Over and above that though, she was fascinating on the subject of being a single woman supporting herself for twenty years as a professional embroidery artist.  As she said, she gave up her first ambition to be an actress because that didn’t seem like a very secure way to make an income, and choosing embroidery was not that much safer.  Her conclusion was that she did not choose embroidery; it chose her.  This was a theme she returned to again and again: embroidery is an addiction.  Kirstie Allsopp apparently called it the crack cocaine of craft, and while that’s a bit of an exaggeration, it does capture something of the compulsive nature of embroidery, including the desire to have those threads, and beads, and paints, and gadgets and and and.  It is a therapy and a curse, as Louise said.  And I really liked her thoughts about how by choosing to embroider you already put yourself outside the mainstream and the conventional, not that you have much choice.

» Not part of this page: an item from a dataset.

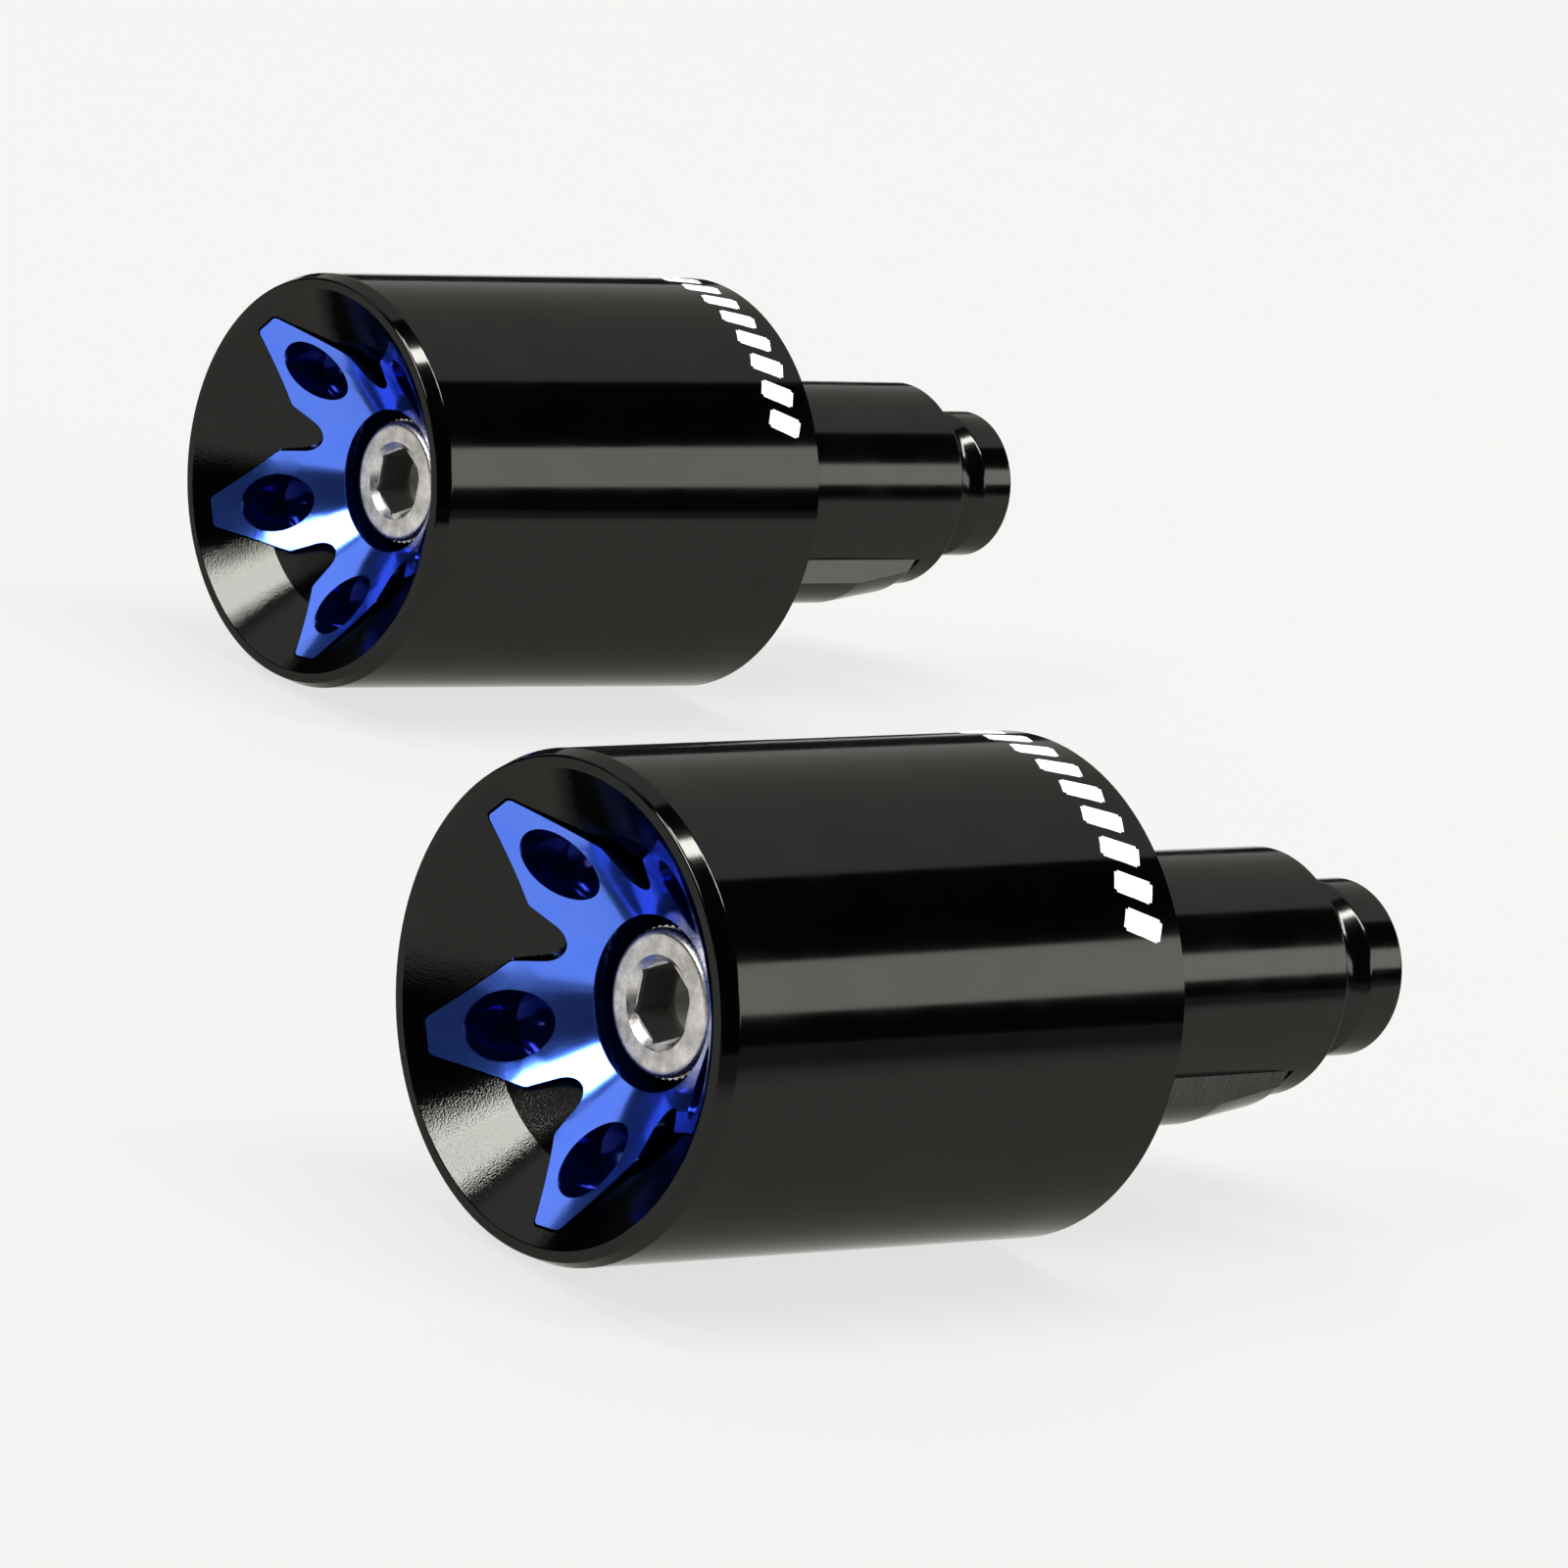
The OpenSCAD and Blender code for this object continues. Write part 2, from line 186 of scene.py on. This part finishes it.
def makeBlueAnodised(side):
    own = blueAnodised
    material, tree = newMaterial("blueAnodisedAluminium_" + side)
    feed, blotch, along, out = turningMarks(tree, side, own["marks"])[:4]
    face = mixColour(tree, blotch, linear(own["deep"]), linear(own["colour"]))
    # depth behind the star's conical face: the milled walls and dimples are painted a darker blue there, a
    # painted shade
    fall = addNode(tree, "ShaderNodeMath", {"operation": "MULTIPLY_ADD"}, _0=out, _1=own["slope"],
                   _2=-own["tipDepth"] - own["tipRadius"] * own["slope"])
    behind = addNode(tree, "ShaderNodeMath", {"operation": "ADD"}, _0=along, _1=fall.outputs[0])
    sunk = remap(tree, behind.outputs[0], own["paintedShadeFrom"], own["paintedShadeTo"], 0, 1)
    colour = mixColour(tree, sunk, face, linear(own["wall"]))
    rough = remap(tree, blotch, noiseLow, noiseHigh, *own["roughness"])
    bump = addNode(tree, "ShaderNodeBump", Height=feed, Strength=1.0, Distance=own["depth"])
    shader = addNode(tree, "ShaderNodeBsdfPrincipled", Base_Color=colour, Metallic=own["metal"],
                     Roughness=rough, Specular_Tint=linear(own["grazing"]), Normal=bump.outputs[0],
                     Coat_Weight=own["coat"], Coat_Roughness=own["coatRoughness"])
    finishMaterial(tree, shader)
    return material


# stainless steel, cold headed and tumbled: bright edges, a slightly pitted grey face
stainless = {
    # the third colour is a painted shade, laid in the socket and under the head
    "colour": "#e6e3de", "dull": "#b2afa9", "socketShade": "#7c7a75",
    "roughness": (0.2, 0.4), "socketRoughness": 0.3, "socketShadeRadius": 3.0 * mm, "socketShadeFrom": 9.3 * mm,
    "pits": 0.3 * mm, "blotch": 1.6 * mm, "depth": 0.009 * mm,
}


socketShadeEdge = {"across": 0.15 * mm, "along": 0.5 * mm}  # how softly the painted shade begins


def makeSteel(side, name, own):
    material, tree = newMaterial(name + "_" + side)
    along, out, _, centred = turnedPlaces(tree, side)
    pits = addNode(tree, "ShaderNodeTexNoise", Vector=centred, Scale=1 / own["pits"], Detail=4.0,
                   Roughness=0.7).outputs["Fac"]
    blotch = addNode(tree, "ShaderNodeTexNoise", Vector=centred, Scale=1 / own["blotch"], Detail=3.0,
                     Roughness=0.6).outputs["Fac"]
    face = mixColour(tree, remap(tree, blotch, 0.35, 0.65, 0, 1), linear(own["dull"]), linear(own["colour"]))
    # painted shade: inside a set radius round the axis and past a set depth along it, the socket and the
    # parts under the head are painted darker and made rougher
    inner = remap(tree, out, own["socketShadeRadius"], own["socketShadeRadius"] - socketShadeEdge["across"], 0, 1)
    deeper = remap(tree, along, own["socketShadeFrom"], own["socketShadeFrom"] + socketShadeEdge["along"], 0, 1)
    socketShade = addNode(tree, "ShaderNodeMath", {"operation": "MULTIPLY"}, _0=inner, _1=deeper)
    colour = mixColour(tree, socketShade.outputs[0], face, linear(own["socketShade"]))
    pitRoughness = remap(tree, pits, noiseLow, noiseHigh, *own["roughness"])
    rough = addNode(tree, "ShaderNodeMath", {"operation": "MULTIPLY_ADD"}, _0=socketShade.outputs[0],
                    _1=own["socketRoughness"], _2=pitRoughness).outputs[0]
    bump = addNode(tree, "ShaderNodeBump", Height=pits, Strength=1.0, Distance=own["depth"])
    shader = addNode(tree, "ShaderNodeBsdfPrincipled", Base_Color=colour, Metallic=1.0,
                     Roughness=rough, Normal=bump.outputs[0])
    finishMaterial(tree, shader)
    return material


zincSteel = {
    # the third colour is a painted shade, laid in the socket and under the head
    "colour": "#b8b8b4", "dull": "#86867f", "socketShade": "#55534e",
    "roughness": (0.25, 0.45), "socketRoughness": 0.2, "socketShadeRadius": 3.4 * mm, "socketShadeFrom": 14.0 * mm,
    "pits": 0.25 * mm, "blotch": 1.2 * mm, "depth": 0.004 * mm,
}


# nitrile rubber and nylon: soft sheen, no mirror
moulded = {
    "rubber": {"colour": "#1c1c1c", "worn": "#262626", "roughness": (0.5, 0.7), "grain": 0.2 * mm},
    "nylon": {"colour": "#232323", "worn": "#2e2e2e", "roughness": (0.4, 0.55), "grain": 0.4 * mm},
}
mouldedBump = {"strength": 0.6, "depth": 0.01 * mm}


def makeMoulded(side, name):
    own = moulded[name]
    material, tree = newMaterial(name + "_" + side)
    centred = turnedPlaces(tree, side)[3]
    grain = addNode(tree, "ShaderNodeTexNoise", Vector=centred, Scale=1 / own["grain"], Detail=3.0,
                    Roughness=0.6).outputs["Fac"]
    colour = mixColour(tree, grain, linear(own["colour"]), linear(own["worn"]))
    rough = remap(tree, grain, noiseLow, noiseHigh, *own["roughness"])
    bump = addNode(tree, "ShaderNodeBump", Height=grain, Strength=mouldedBump["strength"],
                   Distance=mouldedBump["depth"])
    shader = addNode(tree, "ShaderNodeBsdfPrincipled", Base_Color=colour, Roughness=rough,
                     Normal=bump.outputs[0])
    finishMaterial(tree, shader)
    return material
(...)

She was fascinating on the subject of building a business and the demands of doing commercial work.  The physical act of doing embroidery has left its mark on her, and she is having to find ways round not being able to stitch for hours on end – although I thought training her dog,  Billy Fox, to work the sewing machine was inspired.  The only snag I can see is that terriers are not exactly the most biddable of creatures, and I think he would be better sticking to modelling than producing:


She is developing a new line: designing and printing onto fabric.  This allows her to do less actual stitching which has become painful for her.  I really liked the way that she talked about the demands of running a business if you an artist and how much of your time you have to spend on marketing.  She estimated that she spends 70% of her time on her computer doing marketing and brand-building and social networking.  It is time well spent as she has a lovely website.  She talked about the tug of selling work and knowing that you won’t see it again.  I once gave someone the choice of all my work and they chose a piece about Freddie Flintoff with little framed pictures of him on it (it was about corporate foundation myths!) and she said she would replace them with pictures of Jon Bon Jovi.  Part of me wanted to grab it back and say she couldn’t have it, but things take on lives of their own and we have to be prepared for that.

Compromises had to be made in the work produced for this Kettle Chips campaign
Compromises had to be made in the work produced for this Kettle Chips campaign

She ended by talking about why embroidery is so important, and gave quite an inspirational speech about how we must be passionate about what we do and not apologise for it.  Lots of people are cashing in, which is fair enough, but those of us who have been embroidering for years need to be proud of our work and show it and be happy to take it out into the world.

So, it was an excellent evening, and I recommend her as a speaker.  There are articles about her in the current issue of Embroidery Magazine and BBC Homes and Antiques Magazine and she is going to do more work with Kirstie Allsopp, so we should be seeing more of her soon.